We provide an analytic methodology that identifies the optimal (least cost) policy for managing an inventory of aging assets. The policy specifies when to replace an asset, when to repair or refurbish an asset, and when to test an asset. Testing is an interesting aspect of the optimal strategy, because the test result can reveal valuable information about the condition of the asset. It is the present condition of the asset that helps one forecast the future behavior of the asset. It is the forecast of future behavior that indicates what to do with the asset at any time.
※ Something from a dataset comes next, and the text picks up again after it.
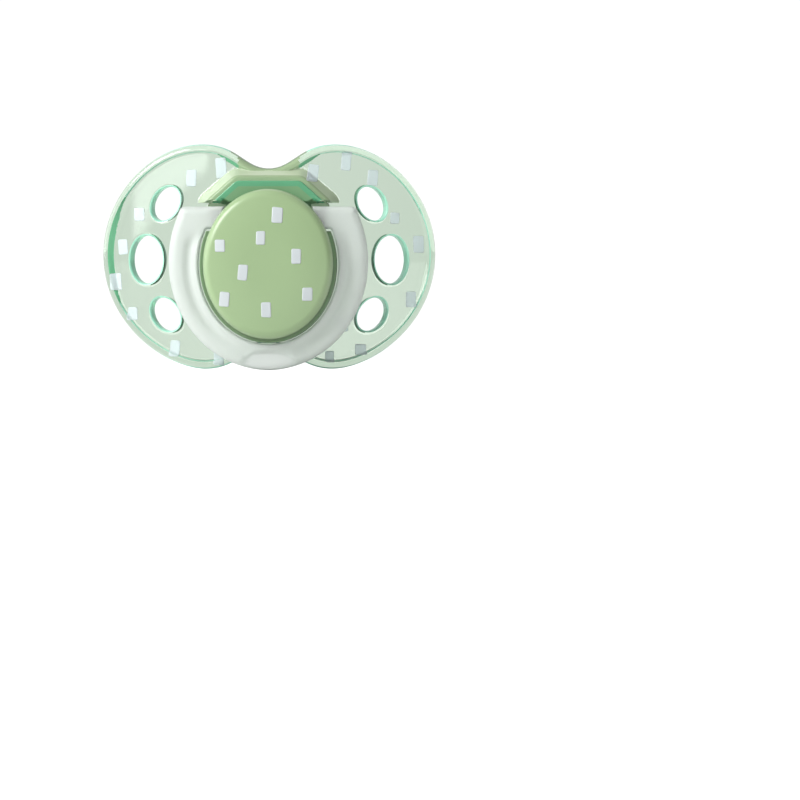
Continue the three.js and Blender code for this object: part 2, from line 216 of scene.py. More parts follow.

The methodology is based on company-specific data and judgment about the behavior of the asset. We have made the data-gathering requirements as simple and straightforward as possible. This methodology substitutes mathematical sophistication for reams of data. The methodology is implemented in very easy-to-use software.

The Benefits

We answer the following questions.

• What is the optimal replacement strategy for a given asset?
• How will the asset population evolve over time with this strategy?
• What are the cash flows associated with the optimal policy?
• How does an alternative strategy compare with the optimal strategy. What are the population effects and costs of this strategy?
• In particular, what are the consequences of continuing to run to failure?
• What are the possible futures of one asset over time?
• A test is available. How much is it worth? Is the cost of the test justified?
• What is the least-cost testing strategy?
• How sensitive are the results to test accuracy? How much would a more accurate test be worth?
• What is the overall economic value of a proposed testing program?
• How sensitive are the results sensitive to assumptions about replacement, failure or testing costs?
• How sensitive are the results to failure rate data or assumptions?
• If we extend the study period, do the results change materially?
• Is the policy sensitive to the discount rate?

Applications

The methodology has been applied to the electric power industry, with particular attention to managing populations of transformers, underground cable, and wood poles. The cost savings are significant. There is no restriction whatsoever on the asset type or industry. The methodology is universally applicable.